**WRITTEN TASK**
Return the number of lines that include the string "attach", without any other text.
--- begin INFORMATION SUPPLIED ---
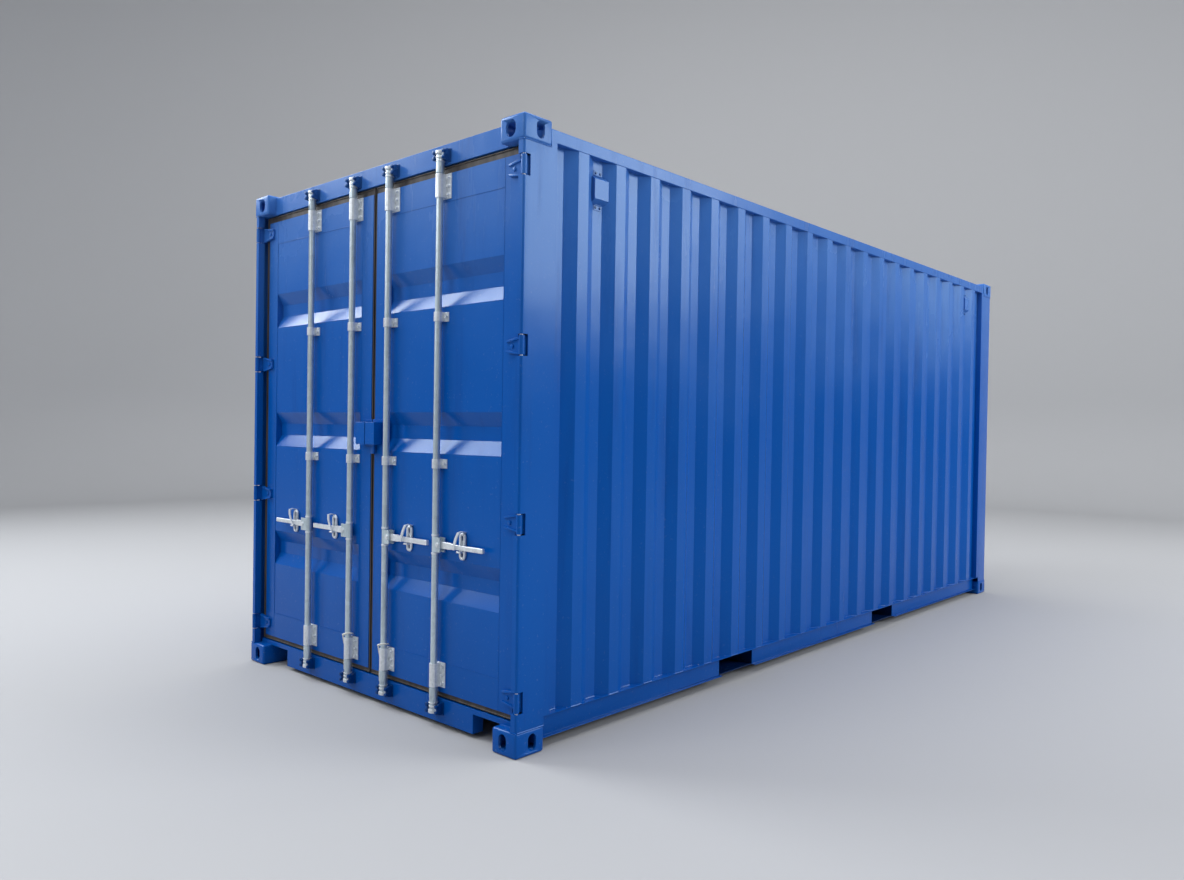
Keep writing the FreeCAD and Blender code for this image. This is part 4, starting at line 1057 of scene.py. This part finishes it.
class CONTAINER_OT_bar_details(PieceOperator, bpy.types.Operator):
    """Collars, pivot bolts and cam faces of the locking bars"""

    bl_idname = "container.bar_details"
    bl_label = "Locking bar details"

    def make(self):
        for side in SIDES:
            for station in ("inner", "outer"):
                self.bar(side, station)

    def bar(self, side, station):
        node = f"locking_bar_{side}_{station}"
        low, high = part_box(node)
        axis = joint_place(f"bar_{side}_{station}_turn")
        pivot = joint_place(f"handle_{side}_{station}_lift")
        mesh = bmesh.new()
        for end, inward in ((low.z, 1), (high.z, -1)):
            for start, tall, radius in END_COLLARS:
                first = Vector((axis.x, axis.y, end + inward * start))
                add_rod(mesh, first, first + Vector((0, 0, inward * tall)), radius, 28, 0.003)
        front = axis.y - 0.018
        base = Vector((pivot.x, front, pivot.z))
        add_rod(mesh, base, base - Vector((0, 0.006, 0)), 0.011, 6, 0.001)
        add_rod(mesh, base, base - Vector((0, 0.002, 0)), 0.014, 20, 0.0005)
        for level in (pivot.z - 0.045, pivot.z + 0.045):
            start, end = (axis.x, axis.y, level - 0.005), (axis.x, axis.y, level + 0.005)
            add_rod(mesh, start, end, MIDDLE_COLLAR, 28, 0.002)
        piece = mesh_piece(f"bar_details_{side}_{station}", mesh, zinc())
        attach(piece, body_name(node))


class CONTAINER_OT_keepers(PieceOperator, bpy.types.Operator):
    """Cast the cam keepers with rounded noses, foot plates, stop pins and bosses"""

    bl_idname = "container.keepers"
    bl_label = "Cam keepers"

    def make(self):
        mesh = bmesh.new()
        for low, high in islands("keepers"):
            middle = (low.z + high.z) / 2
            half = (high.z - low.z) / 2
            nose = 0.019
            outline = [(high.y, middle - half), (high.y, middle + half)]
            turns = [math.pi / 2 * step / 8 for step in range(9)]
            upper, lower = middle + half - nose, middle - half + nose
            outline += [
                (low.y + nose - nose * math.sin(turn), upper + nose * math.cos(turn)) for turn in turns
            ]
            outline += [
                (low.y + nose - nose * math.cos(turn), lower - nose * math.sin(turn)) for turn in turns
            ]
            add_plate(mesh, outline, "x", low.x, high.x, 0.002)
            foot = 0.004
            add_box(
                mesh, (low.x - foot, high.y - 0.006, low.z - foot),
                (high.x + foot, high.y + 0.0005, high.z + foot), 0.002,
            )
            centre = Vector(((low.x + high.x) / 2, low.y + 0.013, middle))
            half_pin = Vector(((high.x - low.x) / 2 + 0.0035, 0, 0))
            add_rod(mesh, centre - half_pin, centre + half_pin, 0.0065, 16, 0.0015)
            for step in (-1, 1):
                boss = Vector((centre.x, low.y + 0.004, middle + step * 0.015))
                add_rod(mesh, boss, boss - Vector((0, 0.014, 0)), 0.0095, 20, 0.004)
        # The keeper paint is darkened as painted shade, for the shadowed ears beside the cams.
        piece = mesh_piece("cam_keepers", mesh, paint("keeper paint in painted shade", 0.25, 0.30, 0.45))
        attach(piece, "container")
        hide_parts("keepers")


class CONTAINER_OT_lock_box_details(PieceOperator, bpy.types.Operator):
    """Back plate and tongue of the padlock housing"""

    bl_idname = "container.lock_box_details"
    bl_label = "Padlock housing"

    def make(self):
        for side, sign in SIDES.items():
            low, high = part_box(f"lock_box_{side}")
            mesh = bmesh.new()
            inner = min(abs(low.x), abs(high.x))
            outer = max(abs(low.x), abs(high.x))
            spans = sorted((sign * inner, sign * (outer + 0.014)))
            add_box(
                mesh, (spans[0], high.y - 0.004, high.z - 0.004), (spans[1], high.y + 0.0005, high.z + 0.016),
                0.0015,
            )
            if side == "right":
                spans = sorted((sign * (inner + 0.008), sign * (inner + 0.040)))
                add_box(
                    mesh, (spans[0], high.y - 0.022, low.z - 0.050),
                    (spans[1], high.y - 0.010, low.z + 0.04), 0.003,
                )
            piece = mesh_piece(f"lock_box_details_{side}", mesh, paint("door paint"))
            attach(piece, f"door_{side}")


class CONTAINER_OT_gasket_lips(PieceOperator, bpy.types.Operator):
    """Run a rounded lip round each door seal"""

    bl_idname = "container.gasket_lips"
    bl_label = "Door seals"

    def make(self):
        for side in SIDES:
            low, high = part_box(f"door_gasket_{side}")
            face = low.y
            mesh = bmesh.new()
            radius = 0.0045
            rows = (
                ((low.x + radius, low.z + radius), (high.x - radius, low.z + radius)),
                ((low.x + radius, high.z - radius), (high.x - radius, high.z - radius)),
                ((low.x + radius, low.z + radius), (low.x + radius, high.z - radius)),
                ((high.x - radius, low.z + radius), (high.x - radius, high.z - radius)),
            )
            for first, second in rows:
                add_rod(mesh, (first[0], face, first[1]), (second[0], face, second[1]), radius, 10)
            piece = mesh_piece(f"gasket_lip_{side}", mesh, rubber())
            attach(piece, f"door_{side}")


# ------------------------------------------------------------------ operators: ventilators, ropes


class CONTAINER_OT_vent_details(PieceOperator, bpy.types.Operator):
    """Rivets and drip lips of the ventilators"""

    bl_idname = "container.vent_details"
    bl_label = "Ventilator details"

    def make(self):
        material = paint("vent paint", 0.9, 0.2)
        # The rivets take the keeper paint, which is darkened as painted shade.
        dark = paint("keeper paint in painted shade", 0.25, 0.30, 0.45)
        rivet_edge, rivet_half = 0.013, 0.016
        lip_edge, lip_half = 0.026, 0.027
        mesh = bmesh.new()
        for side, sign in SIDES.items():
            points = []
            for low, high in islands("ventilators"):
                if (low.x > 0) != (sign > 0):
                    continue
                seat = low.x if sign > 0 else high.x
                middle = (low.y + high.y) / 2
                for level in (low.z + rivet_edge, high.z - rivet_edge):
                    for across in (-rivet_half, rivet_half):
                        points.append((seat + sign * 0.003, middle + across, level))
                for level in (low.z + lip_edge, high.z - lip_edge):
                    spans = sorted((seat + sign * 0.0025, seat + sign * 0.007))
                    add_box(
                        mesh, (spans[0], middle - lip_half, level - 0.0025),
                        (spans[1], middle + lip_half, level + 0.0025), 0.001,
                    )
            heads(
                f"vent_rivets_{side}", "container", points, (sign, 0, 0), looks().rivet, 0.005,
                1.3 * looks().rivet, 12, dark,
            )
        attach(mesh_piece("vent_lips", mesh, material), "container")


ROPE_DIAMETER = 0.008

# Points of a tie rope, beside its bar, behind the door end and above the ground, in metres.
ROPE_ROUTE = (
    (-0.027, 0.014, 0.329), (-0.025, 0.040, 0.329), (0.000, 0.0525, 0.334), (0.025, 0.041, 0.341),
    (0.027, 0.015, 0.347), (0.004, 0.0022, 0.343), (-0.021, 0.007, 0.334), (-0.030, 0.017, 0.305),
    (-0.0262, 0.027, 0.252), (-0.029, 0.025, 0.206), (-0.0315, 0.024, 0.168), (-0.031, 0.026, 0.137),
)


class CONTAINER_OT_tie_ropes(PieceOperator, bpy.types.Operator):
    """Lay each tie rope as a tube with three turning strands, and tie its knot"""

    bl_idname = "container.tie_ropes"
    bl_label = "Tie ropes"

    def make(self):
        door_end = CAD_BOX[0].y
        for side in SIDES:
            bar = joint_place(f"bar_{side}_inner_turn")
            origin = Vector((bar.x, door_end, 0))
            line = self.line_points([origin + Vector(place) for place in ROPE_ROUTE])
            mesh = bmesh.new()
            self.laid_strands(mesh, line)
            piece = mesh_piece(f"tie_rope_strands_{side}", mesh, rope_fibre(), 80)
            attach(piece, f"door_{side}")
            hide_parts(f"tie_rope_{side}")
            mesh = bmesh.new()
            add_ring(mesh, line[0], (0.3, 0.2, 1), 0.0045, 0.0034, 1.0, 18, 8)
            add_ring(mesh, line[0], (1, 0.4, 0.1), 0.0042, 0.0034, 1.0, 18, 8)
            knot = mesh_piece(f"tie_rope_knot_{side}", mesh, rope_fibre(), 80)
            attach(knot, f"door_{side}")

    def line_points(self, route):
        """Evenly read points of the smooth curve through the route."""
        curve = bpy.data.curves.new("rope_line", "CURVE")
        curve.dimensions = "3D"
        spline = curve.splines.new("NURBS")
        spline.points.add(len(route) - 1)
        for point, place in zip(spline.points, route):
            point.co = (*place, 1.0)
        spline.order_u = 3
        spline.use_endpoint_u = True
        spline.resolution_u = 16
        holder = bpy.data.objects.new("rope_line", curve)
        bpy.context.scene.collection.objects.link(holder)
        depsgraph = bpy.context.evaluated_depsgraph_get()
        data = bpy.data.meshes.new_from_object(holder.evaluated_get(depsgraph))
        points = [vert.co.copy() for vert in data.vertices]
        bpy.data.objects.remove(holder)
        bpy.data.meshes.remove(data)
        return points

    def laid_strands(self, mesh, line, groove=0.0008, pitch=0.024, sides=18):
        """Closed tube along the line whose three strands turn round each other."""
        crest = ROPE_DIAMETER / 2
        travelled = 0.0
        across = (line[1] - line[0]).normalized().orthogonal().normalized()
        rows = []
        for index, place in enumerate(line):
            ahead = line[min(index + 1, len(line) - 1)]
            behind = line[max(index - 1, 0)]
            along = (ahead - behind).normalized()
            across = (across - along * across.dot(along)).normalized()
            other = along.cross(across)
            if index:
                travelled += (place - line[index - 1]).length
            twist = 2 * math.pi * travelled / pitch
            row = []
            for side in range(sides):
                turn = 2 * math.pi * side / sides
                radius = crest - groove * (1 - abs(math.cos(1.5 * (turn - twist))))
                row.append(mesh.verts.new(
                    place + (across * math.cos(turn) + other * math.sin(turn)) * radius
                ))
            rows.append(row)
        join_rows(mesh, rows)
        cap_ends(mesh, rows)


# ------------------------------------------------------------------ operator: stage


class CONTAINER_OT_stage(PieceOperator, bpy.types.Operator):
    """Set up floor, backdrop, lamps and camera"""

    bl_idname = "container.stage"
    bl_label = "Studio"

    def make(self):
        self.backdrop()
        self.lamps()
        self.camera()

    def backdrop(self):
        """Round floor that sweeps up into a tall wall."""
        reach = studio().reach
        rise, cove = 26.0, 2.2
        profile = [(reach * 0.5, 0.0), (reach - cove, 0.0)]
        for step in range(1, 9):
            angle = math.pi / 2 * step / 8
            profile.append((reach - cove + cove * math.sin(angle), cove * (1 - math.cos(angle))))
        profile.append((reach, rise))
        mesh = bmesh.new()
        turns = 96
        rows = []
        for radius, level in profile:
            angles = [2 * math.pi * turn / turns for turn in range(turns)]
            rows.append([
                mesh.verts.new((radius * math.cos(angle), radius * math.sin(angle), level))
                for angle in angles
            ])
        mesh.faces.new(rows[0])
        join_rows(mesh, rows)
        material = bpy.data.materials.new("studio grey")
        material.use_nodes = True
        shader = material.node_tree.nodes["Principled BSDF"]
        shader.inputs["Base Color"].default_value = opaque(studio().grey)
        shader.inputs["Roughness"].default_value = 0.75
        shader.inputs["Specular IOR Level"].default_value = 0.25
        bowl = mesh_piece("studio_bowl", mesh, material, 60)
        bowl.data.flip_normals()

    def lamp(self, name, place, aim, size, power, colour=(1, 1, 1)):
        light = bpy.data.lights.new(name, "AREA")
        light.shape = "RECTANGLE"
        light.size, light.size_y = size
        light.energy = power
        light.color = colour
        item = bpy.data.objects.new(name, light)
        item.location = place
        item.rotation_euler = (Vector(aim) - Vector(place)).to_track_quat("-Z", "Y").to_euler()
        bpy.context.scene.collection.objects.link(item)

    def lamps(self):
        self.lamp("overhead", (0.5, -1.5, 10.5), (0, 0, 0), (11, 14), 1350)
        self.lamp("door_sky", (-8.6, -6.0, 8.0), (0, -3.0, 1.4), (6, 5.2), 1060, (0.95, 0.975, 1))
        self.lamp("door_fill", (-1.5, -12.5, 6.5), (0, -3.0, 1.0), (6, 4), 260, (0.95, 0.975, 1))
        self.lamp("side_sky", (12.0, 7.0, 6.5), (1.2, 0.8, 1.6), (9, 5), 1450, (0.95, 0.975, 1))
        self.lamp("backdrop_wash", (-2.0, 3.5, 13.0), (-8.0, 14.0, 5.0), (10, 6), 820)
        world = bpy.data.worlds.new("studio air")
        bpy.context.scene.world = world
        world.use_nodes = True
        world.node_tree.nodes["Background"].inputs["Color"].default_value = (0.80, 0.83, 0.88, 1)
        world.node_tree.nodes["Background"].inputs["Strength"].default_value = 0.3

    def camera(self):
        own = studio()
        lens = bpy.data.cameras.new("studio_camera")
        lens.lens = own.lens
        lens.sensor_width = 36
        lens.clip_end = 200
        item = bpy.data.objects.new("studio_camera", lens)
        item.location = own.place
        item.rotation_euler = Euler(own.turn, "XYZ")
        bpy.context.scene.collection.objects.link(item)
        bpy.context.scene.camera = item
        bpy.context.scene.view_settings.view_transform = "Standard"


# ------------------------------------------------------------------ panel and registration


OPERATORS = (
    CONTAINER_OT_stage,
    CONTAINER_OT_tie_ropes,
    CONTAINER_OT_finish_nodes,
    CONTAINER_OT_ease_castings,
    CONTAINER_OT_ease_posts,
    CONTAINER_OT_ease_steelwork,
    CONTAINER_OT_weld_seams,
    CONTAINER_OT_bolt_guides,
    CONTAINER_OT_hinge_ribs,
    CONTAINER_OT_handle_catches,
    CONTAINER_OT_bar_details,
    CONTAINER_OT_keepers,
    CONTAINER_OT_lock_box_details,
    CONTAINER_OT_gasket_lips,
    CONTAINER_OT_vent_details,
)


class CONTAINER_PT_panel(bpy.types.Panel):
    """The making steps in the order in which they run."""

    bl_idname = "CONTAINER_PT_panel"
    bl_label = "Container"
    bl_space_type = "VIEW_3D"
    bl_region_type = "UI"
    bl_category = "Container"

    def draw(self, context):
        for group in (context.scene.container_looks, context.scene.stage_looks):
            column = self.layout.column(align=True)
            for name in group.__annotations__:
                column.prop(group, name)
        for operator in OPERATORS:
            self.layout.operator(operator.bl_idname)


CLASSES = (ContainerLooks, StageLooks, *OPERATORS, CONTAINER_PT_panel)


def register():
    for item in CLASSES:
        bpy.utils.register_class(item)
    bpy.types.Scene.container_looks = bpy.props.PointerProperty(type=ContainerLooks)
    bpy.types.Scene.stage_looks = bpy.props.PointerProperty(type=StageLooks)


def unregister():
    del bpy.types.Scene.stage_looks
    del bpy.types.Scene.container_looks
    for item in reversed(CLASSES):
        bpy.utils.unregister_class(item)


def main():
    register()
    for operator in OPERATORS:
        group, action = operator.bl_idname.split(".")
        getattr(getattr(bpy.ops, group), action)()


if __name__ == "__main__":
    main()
--- end INFORMATION SUPPLIED ---
**EXERCISE RESULT**
7